For this to happen, the energy being created there must be allowed to connect through, underneath the rider and saddle, from the back to the front
However it has been my experience that when working between trot and canter for any length of time, riders tire quickly. This causes them to begin ’slouching’ through their upper body and this, in turn, results in them ‘shutting down’ that flow of energy necessary for the horse to truly work in a quality trot. So, for the duration of this exercise, I suggest working in rising or posting to the trot where you can, to give both yourself and your horses back a little break!
Start by asking your horse to work in what you would consider a forward going 'working trot'. Focus on the rhythm and then the tempo, particularly as you work through corners or change rein. Can your horse remain maintain consistent in both? Many riders wonder if the trot is indeed a 'working trot', and the next part of the exercise will quickly tell you either way if your trot is working, or shuffling!
Begin to prepare your horse for canter. Use your half halts, but all the while pay close attention to the afore-mentioned rhythm and tempo. I also think noticing how straight your horse remains through the transition is important. Does his hind quarters swing or drift? Does he 'curl' around your inside leg? Or perhaps he is bracing against your inside leg... If you notice any of the above, take this as your cue to begin working through these more basic evasions, before you allow your horse to canter. You may find that maintaining the rhythm and, in particular, tempo as your horse transitions into canter from the trot rather difficult. This is what your focus should be on throughout the schooling session.
Think of 'you ask - he responds'
Once in the canter, firstly make sure the canter is moving forward and actually taking you somewhere. One of the reasons we can use the canter to improve the trot is because the canter often has a naturally more energetic and rolling energy with it. Having to push and kick at every stride is not forward. But it is important to note that allowing your horse to run like a wild thing around the arena is also not a forward canter.

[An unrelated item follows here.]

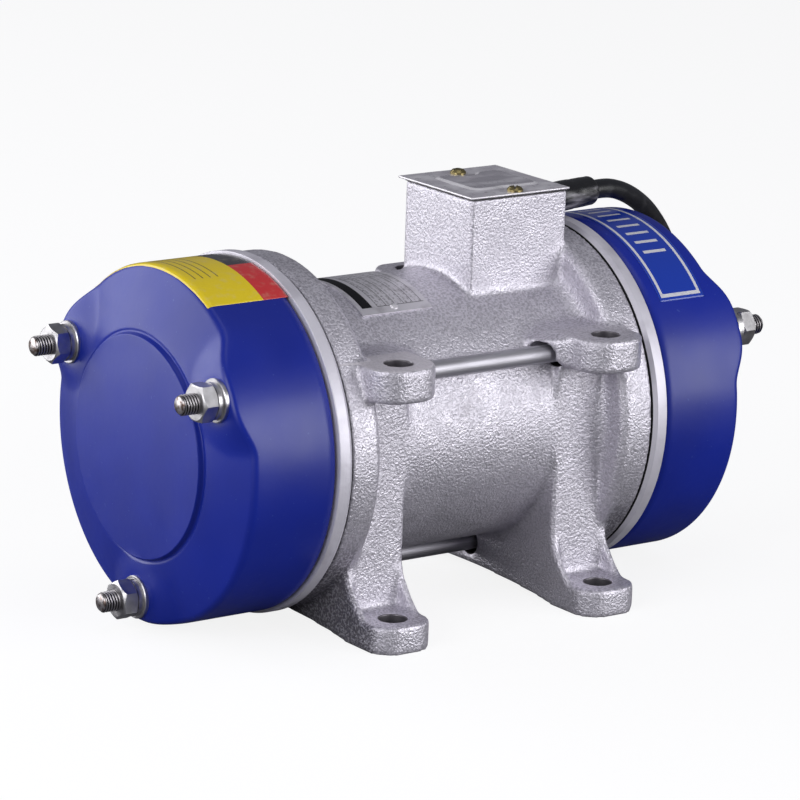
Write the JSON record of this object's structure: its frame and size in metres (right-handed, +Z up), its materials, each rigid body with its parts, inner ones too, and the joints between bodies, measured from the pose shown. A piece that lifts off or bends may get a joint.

The canter can be classed as 'forward' if the energy is taking you somewhere and that somewhere is dictated by you. You can control where it goes and how much is allowed 'out' at any give time in the gait
Once you have indeed established a forward canter, you can begin thinking about transitioning back into the trot. Again, maintaining the rhythm and tempo is vitally important. What is also important is the fact that you 'allow' your horse to trot.
There is a split second, that you will feel, when your horse actually takes that step that transitions him from the canter into the trot. In order to do this he must 'land' into the trot and you must 'allow' or 'soften' through your hand so he can indeed move forward into the trot
This is also where I suggest posting or rising from the first step. This way, when you have 'allowed' him to continue to move forward, that energy in his hind quarters can indeed connect with the front end. It will feel like he is 'swinging' underneath you.
Many riders find that the first time they really ride a good trot with their horse, the bounce is a little too much for them. Again, rising or posting will help you initially and later, as you become more supple and allowing through your body, you can start moving with your horse and this new energy in sitting trot.
You can use the canter to improve the trot both in the saddle and on the ground. The same principles can be applied when lunging your horse with the added bonus of actually being able to see the results, rather than feel them
Keep in mind that in order for your horse to improve and develop himself, it is your responsibility to establish and maintain that straightness, rhythm and tempo. Work towards being able to move up and down, through your horses gears, without losing any of the above. It is also vital that your horse continues to 'move forward' at all times; taking you somewhere.